What Meta's AI Ad System Needs From Your Creative Team in 2026
Meta's Andromeda ad system makes creative diversity the binding constraint on performance. This guide covers the creative specs, volume targets, enhancement toggles, refresh cadence, and production workflow needed to feed it effectively.
The uncomfortable part of facebook ai advertising in 2026 is that Meta’s system is no longer waiting for a buyer to find the perfect interest stack. It is waiting for the account to contain enough creative worth choosing from.
Meta’s Andromeda retrieval system is designed to process thousands of candidate ads in parallel for a single impression, then pass a more useful set of possibilities into the next ranking stages. Meta Engineering describes this as a response to the scale and personalization demands created by modern ad inventory, including far larger creative pools than older retrieval systems were built to handle.[1] That one mechanism explains why so many old account habits now feel underpowered. If the system can consider a wide pool, the question is not whether the media buyer moved a lookalike from 2% to 5%. The question is whether the pool contains real differences for the model to evaluate.

This is the practical shift: targeting has not become irrelevant, but it has stopped being the most interesting place to hide weak creative. Meta’s broader GEM foundation model context reinforces the same direction: more automated interpretation of people, placements, and ad candidates means the operator’s highest-leverage input is the quality and range of what the system is allowed to choose from.[1]
That is good news if your team can produce disciplined creative range. It is bad news if “AI creative” has become shorthand for asking someone to make 100 beige variations by Friday.
The baseline specs are not strategy, but they do remove easy failure points
Before debating concepts, the production file has to survive the feed. In 2026, that starts with vertical creative. Meta inventory is overwhelmingly vertical, with 9:16 as the primary planning format and 90% of Meta’s inventory described as vertical in the available guidance.[2] If the first approved version of an ad is still a landscape cutdown with the product trapped in the middle third, the campaign is already paying a tax.

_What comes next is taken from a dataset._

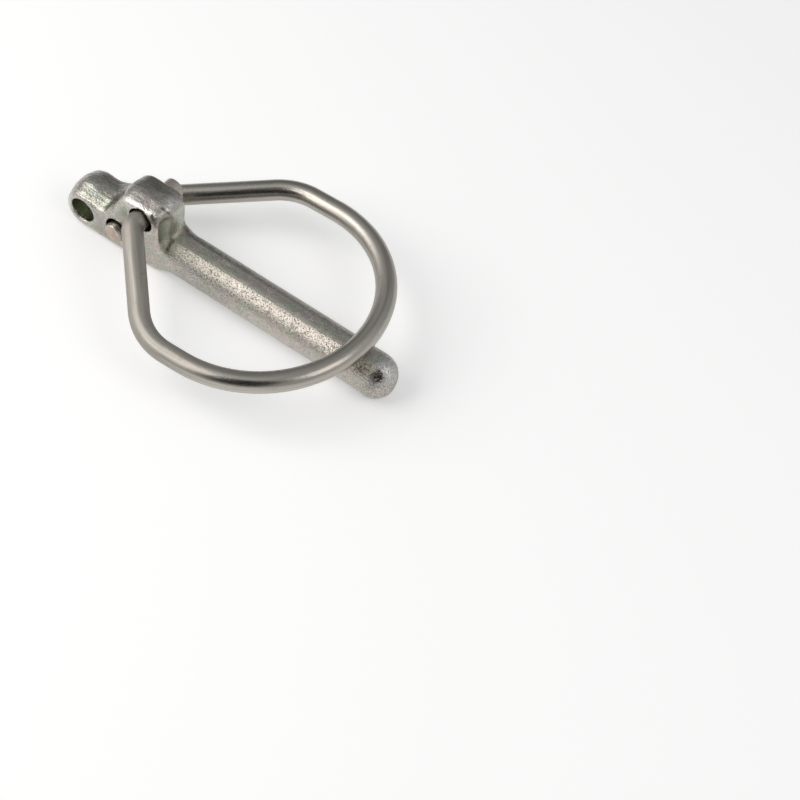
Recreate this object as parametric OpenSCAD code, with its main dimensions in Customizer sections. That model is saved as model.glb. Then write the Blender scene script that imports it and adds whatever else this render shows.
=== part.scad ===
// Wire lock pin: a forged pin with a round shank and a flat-sided head,
// and a spring wire ring that swings on two offset cross holes in the head.
// Lying as it rests: the shank along X, its tip towards +X, the ring on top.
// The origin is on the shank's axis, at the shoulder where the head ends.

/* [Shank] */

// Diameter of the round shank
shank_d = 11; // [8:0.1:14]

// Straight length of the shank, from the shoulder to the round tip
shank_l = 57.5; // [50:0.5:75]

/* [Head] */

// Thickness of the head between its two flat sides
head_w = 11; // [10:0.1:14]

// Length of the taper from the head's square front to the round shank
shoulder_l = 2.9; // [2:0.1:5]

// Rounding of the head's long edges
edge_r = 1.9; // [1:0.1:2.4]

// Depth of the upright groove in the front of the hump
groove_depth = 1.1; // [0.4:0.1:1.4]

// Radius of the upright groove in the front of the hump
groove_r = 2.4; // [1.8:0.1:2.8]

// Distance from the head's middle to the groove, towards its near side
groove_side = 3.4; // [2.8:0.1:3.8]

// Lean of the groove towards the head's near side at its top
groove_lean = 7; // [0:1:10]

// Lean of the groove towards the shank at its foot
groove_run = 8; // [0:1:12]

// Radius of the upright lip beside the groove
lip_r = 0.7; // [0.5:0.1:1.2]

// How far the hump's ridge stands out from its rounded edges
draft_rise = 0.6; // [0.2:0.05:0.8]

// Width of the level ridge along the head's outline
ridge_w = 2.4; // [0.4:0.1:3]

// Thickness of the metal over the upper hole
hump_wall = 1.35; // [1:0.05:3]

// Fillet between the hump's front and the shank
root_r = 1.3; // [0.8:0.1:2.4]

// Radius of the hump's front top corner
hump_front_r = 2.9; // [2.4:0.1:4]

// Radius of the hump's back top corner
hump_back_r = 3.8; // [2.6:0.1:4.5]

// Distance from the hump's front face to its back top corner
hump_l = 13.4; // [12.5:0.1:14.5]

// Distance from the hump's front face to the foot of its back slope
hump_foot_l = 17.2; // [16:0.1:19]

// Radius of the hollow between the hump's back slope and the tail
valley_r = 6.5; // [4:0.5:9]

/* [Chain eye] */

// Radius of the rounded tail end
eye_r = 6; // [5.2:0.1:6.5]

// How far the tail's ridge stands out from its rounded upper edges
tail_rise = 1.1; // [0.4:0.05:1.3]

// Distance from the shoulder back to the chain hole
eye_back = 27; // [25:0.1:32]

// Radius of the chain hole
chain_hole_r = 3.4; // [2:0.1:3.6]

// Bevel of the chain hole's two mouths
chain_bevel = 0.3; // [0.1:0.05:0.5]

/* [Ring holes] */

// Clearance around the wire in its holes
wire_clear = 0.75; // [0.3:0.05:0.9]

// How far the upper wire lies towards the tail in its hole
wire_shift = 0.3; // [0:0.05:0.6]

// Distance from the shoulder back to the upper hole
upper_back = 8.8; // [8:0.1:9.6]

// Height of the upper hole above the shank's axis
upper_rise = 10.3; // [9.6:0.1:10.6]

// Distance from the shoulder back to the lower hole
lower_back = 16.15; // [15.5:0.05:18]

// Height of the lower hole above the shank's axis
lower_rise = 1.3; // [0:0.1:1.6]

/* [Wire ring] */

// Diameter of the spring wire
wire_d = 5.2; // [4:0.1:5.4]

// Radius of the ring's round end, at the wire's centre
ring_r = 29.7; // [24:0.1:34]

// Distance from the start of the tip back to where the ring lies on the shank
ring_back = 4.5; // [0:0.1:10]

// Angle by which the ring leans down towards the head
ring_dip = 3.2; // [2:0.1:5]

// Length of the ring's sides, from the round end to the corner points
side_l = 11.8; // [9:0.1:15]

// Bend radius of the ring's two corners
corner_r = 16; // [10:0.5:18]

// Bend radius where the wire turns into the head
turn_r = 3.4; // [3:0.1:4.4]

// Distance from the head's near side to where the wire turns in
near_out = 2.4; // [2.2:0.1:4]

// Distance from the head's far side to where the wire turns in
far_out = 3.2; // [2.4:0.1:4]

// How far the wire's upper end stands out of the head
upper_end = 2.8; // [1:0.1:5]

// How far the wire's lower end stands out of the head
lower_end = 1.4; // [0.5:0.1:4]

/* [Hidden] */

shank_r = shank_d / 2;
half_w = head_w / 2;
wire_r = wire_d / 2;
hole_r = wire_r + wire_clear;
hump_top = upper_rise + hole_r + hump_wall;
rest_gap = 0.03;
lap = 0.05;
lap_rise = 0.008;
front_x = -shoulder_l;
base_z = shank_r - edge_r;
back_x = front_x - hump_l;
foot_x = front_x - hump_foot_l;
upper = [-upper_back, 0, upper_rise];
lower = [-lower_back, 0, lower_rise];
eye = [-eye_back, 0, eye_r - shank_r];
tail_drop = tail_rise / 2;
upper_wire = upper - [wire_shift, 0, 0];
over = 1;

// the ring's lying plane: a point behind where it crosses the shank
cross_x = shank_l - ring_back;
cross_z = shank_r + wire_r + rest_gap;
function on_ring(back, side) = [
  cross_x - back * cos(ring_dip),
  side,
  cross_z - back * sin(ring_dip)
];

near_top = on_ring(ring_r, -ring_r);
far_top = on_ring(ring_r, ring_r);
near_corner = on_ring(ring_r + side_l, -ring_r);
far_corner = on_ring(ring_r + side_l, ring_r);
near_turn = upper_wire + [0, -half_w - near_out, 0];
far_turn = lower + [0, half_w + far_out, 0];
near_tip = lower + [0, -half_w - lower_end, 0];
far_tip = upper_wire + [0, half_w + upper_end, 0];

// helpers for a wire that runs straight between rounded corners
function unit(v) = v / norm(v);
function bend_angle(a, v, b) = acos(unit(v - a) * unit(b - v));
function bend_run(a, v, b, r) = r * tan(bend_angle(a, v, b) / 2);
function bend_in(a, v, b, r) = v + unit(a - v) * bend_run(a, v, b, r);
function bend_out(a, v, b, r) = v + unit(b - v) * bend_run(a, v, b, r);
function bend_mid(a, v, b, r) =
  v + unit(unit(a - v) + unit(b - v)) * (r / cos(bend_angle(a, v, b) / 2));

// a straight run laps a little into the bends at its ends
module straight_wire(p, q, end_lap = lap) {
  run = q - p;
  translate(p - unit(run) * lap)
    rotate([0, acos(run[2] / norm(run)), atan2(run[1], run[0])])
      cylinder(h = norm(run) + lap + end_lap, r = wire_r + lap_rise, $fn = 48);
}

module bent_wire(a, v, b, r) {
  mid = bend_mid(a, v, b, r);
  start = unit(bend_in(a, v, b, r) - mid);
  up = unit(cross(start, unit(v - a)));
  lean = acos(up[2]);
  turn = atan2(up[1], up[0]);
  first = [cos(lean) * cos(turn), cos(lean) * sin(turn), -sin(lean)];
  second = [-sin(turn), cos(turn), 0];
  translate(mid)
    rotate([0, lean, turn])
      rotate([0, 0, atan2(start * second, start * first)])
        rotate_extrude(angle = bend_angle(a, v, b), $fn = 96)
          translate([r, 0])
            circle(r = wire_r, $fn = 48);
}

// one round-edged disc of the head's outline; rise is its parting line
module outline_disc(x, z, r, rise) {
  translate([x, 0, z])
    rotate([90, 0, 0]) {
      cylinder(h = ridge_w, r = r + rise, center = true, $fn = 32);
      for (s = [-1, 1])
        translate([0, 0, s * (half_w - edge_r)])
          rotate_extrude($fn = 32)
            intersection() {
              translate([r - edge_r, 0])
                circle(r = edge_r, $fn = 24);
              translate([0, -edge_r])
                square([r, 2 * edge_r]);
            }
    }
}

// flat-sided block with the hump that carries the upper hole
module hump_block() {
  hull() {
    outline_disc(front_x - hump_front_r, hump_top - draft_rise - hump_front_r,
      hump_front_r, draft_rise);
    outline_disc(back_x + hump_back_r, hump_top - draft_rise - hump_back_r,
      hump_back_r, draft_rise);
    outline_disc(foot_x + edge_r, base_z, edge_r, draft_rise);
    outline_disc(foot_x + edge_r, -base_z, edge_r, 0);
    outline_disc(front_x - edge_r, -base_z, edge_r, 0);
    outline_disc(front_x - edge_r, base_z, edge_r, draft_rise);
  }
}

// tail with the rounded eye for a chain
module tail() {
  hull() {
    translate(eye)
      rotate([90, 0, 0])
        cylinder(h = ridge_w, r = eye_r, center = true, $fn = 48);
    outline_disc(eye[0], eye[2] - tail_drop, eye_r - tail_drop, 0);
    outline_disc(foot_x + 2 * edge_r, base_z - tail_rise, edge_r, tail_rise);
    outline_disc(foot_x + 2 * edge_r, -base_z, edge_r, 0);
  }
}

// line that touches two discs on its left side, as its angle
function line_angle(a, ra, b, rb) =
  atan2(b[1] - a[1], b[0] - a[0]) + asin((rb - ra) / norm(b - a));

// rounded hollow that joins the hump's back slope to the tail
module valley() {
  eye_disc = [eye[0], eye[2] - tail_drop];
  tail_disc = [foot_x + 2 * edge_r, base_z - tail_rise];
  foot_disc = [foot_x + edge_r, base_z];
  top_disc = [back_x + hump_back_r, hump_top - draft_rise - hump_back_r];
  low = line_angle(eye_disc, eye_r - tail_drop, tail_disc, edge_r);
  steep = line_angle(foot_disc, edge_r, top_disc, hump_back_r);
  n1 = [-sin(low), cos(low)];
  n2 = [-sin(steep), cos(steep)];
  k1 = valley_r - rest_gap + eye_r - tail_drop + n1 * eye_disc;
  k2 = valley_r - rest_gap + edge_r + n2 * foot_disc;
  det = n1[0] * n2[1] - n1[1] * n2[0];
  deep = valley_r + 3;
  translate([(k1 * n2[1] - k2 * n1[1]) / det, 0, (n1[0] * k2 - n2[0] * k1) / det])
    rotate([90, 90 - low, 0])
      rotate_extrude(angle = steep - low, $fn = 96)
        polygon([
          for (a = [-90:15:0])
            [valley_r + edge_r * (1 - cos(a)), edge_r * sin(a) + edge_r - half_w],
          [valley_r - draft_rise / 2, -ridge_w / 2],
          [valley_r - draft_rise / 2, ridge_w / 2],
          for (a = [0:15:90])
            [valley_r + edge_r * (1 - cos(a)), edge_r * sin(a) - edge_r + half_w],
          [deep, half_w],
          [deep, -half_w]
        ]);
}

// taper from the head's square front to the round shank
module shoulder() {
  hull() {
    for (s = [-1, 1])
      outline_disc(front_x - edge_r, s * base_z, edge_r, 0);
    translate([-0.6, 0, 0])
      rotate([0, 90, 0])
        cylinder(h = 0.6, r = shank_r, $fn = 48);
  }
}

// hollow fillet at the foot of the hump's front
module root_fillet() {
  intersection() {
    translate([front_x - over, 0, 0])
      rotate([0, 90, 0])
        rotate_extrude($fn = 96)
          difference() {
            square([shank_r + root_r, root_r + over]);
            translate([shank_r + root_r, root_r + over])
              circle(r = root_r, $fn = 48);
          }
    translate([front_x - over, -half_w, 0])
      cube([root_r + over, head_w - edge_r, shank_r + root_r + over]);
  }
}

// upright groove in the front of the hump, with a round upper end
module front_groove() {
  translate([front_x - groove_depth + groove_r, -groove_side, upper_rise + 1])
    rotate([-groove_lean, -groove_run, 0]) {
      sphere(r = groove_r, $fn = 64);
      mirror([0, 0, 1])
        cylinder(h = upper_rise - 1, r = groove_r, $fn = 64);
    }
}

// fuller corner of the hump's front on the groove's near side
module near_lip() {
  rise = hump_top - draft_rise - hump_front_r - base_z + over;
  translate([front_x - 2 * edge_r, -half_w, base_z - over])
    cube([2 * edge_r - lip_r, 2 * lip_r, rise]);
  translate([front_x - lip_r, lip_r - half_w, base_z - over])
    cylinder(h = rise, r = lip_r, $fn = 48);
  translate([front_x - 2 * edge_r, lip_r - half_w, base_z - over])
    cube([2 * edge_r, edge_r - lip_r, rise]);
}

module shank() {
  translate([front_x - edge_r, 0, 0])
    rotate([0, 90, 0])
      cylinder(h = shank_l - front_x + edge_r, r = shank_r, $fn = 96);
  translate([shank_l, 0, 0])
    sphere(r = shank_r, $fn = 96);
}

module cross_hole(at, r) {
  translate(at)
    rotate([90, 0, 0])
      cylinder(h = head_w + 2 * over, r = r, center = true, $fn = 64);
}

module chain_hole() {
  cross_hole(eye, chain_hole_r);
  for (s = [-1, 1])
    translate(eye + [0, s * (half_w - chain_bevel), 0])
      rotate([-90 * s, 0, 0])
        cylinder(h = chain_bevel + over, r1 = chain_hole_r,
          r2 = chain_hole_r + chain_bevel + over, $fn = 64);
}

module pin_body() {
  color([0.62, 0.62, 0.57])
    difference() {
      union() {
        difference() {
          union() {
            hump_block();
            near_lip();
            root_fillet();
          }
          front_groove();
        }
        tail();
        valley();
        shoulder();
        shank();
      }
      cross_hole(upper, hole_r);
      cross_hole(lower, hole_r);
      chain_hole();
    }
}

module round_end() {
  translate(on_ring(ring_r, 0))
    rotate([0, -ring_dip, 0])
      rotate([0, 0, -90])
        rotate_extrude(angle = 180, $fn = 128)
          translate([ring_r, 0])
            circle(r = wire_r, $fn = 48);
}

module ring_leg(top, corner, turn, tip) {
  straight_wire(top, bend_in(top, corner, turn, corner_r));
  bent_wire(top, corner, turn, corner_r);
  straight_wire(bend_out(top, corner, turn, corner_r),
    bend_in(corner, turn, tip, turn_r));
  bent_wire(corner, turn, tip, turn_r);
  straight_wire(bend_out(corner, turn, tip, turn_r), tip, 0);
}

module wire_ring() {
  color([0.52, 0.50, 0.46])
    union() {
      round_end();
      ring_leg(near_top, near_corner, near_turn, far_tip);
      ring_leg(far_top, far_corner, far_turn, near_tip);
    }
}

pin_body();
wire_ring();
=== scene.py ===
import math

import bmesh
import bpy
import numpy as np
from mathutils import Matrix, Vector, noise


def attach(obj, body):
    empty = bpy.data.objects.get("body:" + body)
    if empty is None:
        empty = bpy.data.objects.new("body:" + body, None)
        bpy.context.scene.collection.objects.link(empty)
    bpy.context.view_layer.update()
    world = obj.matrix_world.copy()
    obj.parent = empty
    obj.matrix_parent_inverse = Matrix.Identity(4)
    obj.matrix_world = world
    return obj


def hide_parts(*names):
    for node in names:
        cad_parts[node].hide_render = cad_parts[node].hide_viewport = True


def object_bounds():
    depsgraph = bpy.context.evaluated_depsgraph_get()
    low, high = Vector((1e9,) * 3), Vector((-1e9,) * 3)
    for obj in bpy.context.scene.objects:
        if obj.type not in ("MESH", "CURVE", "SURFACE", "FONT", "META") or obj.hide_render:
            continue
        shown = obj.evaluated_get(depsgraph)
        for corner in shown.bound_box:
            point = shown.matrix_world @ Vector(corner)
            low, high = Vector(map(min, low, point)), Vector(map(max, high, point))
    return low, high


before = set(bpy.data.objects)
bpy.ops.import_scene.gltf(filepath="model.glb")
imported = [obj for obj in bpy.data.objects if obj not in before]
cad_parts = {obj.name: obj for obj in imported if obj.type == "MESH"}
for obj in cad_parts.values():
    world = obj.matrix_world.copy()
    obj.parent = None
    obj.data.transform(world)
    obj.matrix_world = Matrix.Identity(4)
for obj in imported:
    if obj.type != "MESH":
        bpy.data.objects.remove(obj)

cad_low, cad_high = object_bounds()
MM = 0.001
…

| Requirement | Operator guidance |
|---|---|
| Primary format | Build 9:16 vertical first, then adapt outward only where the placement mix justifies it. |
| Opening hook | Assume the first 3 seconds carry the burden. Show the product, problem, payoff, or pattern interrupt immediately. |
| Sound behavior | Design for sound-off consumption with captions, visible product context, and readable on-screen structure. |
| Safe zones | Leave room for interface overlays and for image expansion so core product, faces, and claims are not cropped or stretched into awkward positions. |
The 3-second hook window should not be treated as a demand for louder editing. It is a demand for clarity. A skincare ad that opens with a hand holding an unmarked bottle against a bathroom mirror has asked the system to work too hard. A B2B ad that spends the first seconds on an abstract animated gradient has done the same. The early frame needs to tell the model and the person what kind of problem, product, or desire is in play.
Captions are not a finishing touch. They are part of the creative object. If the selling point only exists in voiceover, the ad has one version for people listening and a worse version for everyone else. The same applies to safe-zone planning: if a face, price point, or product benefit sits where interface elements commonly appear, the account may technically have assets, but not clean inputs.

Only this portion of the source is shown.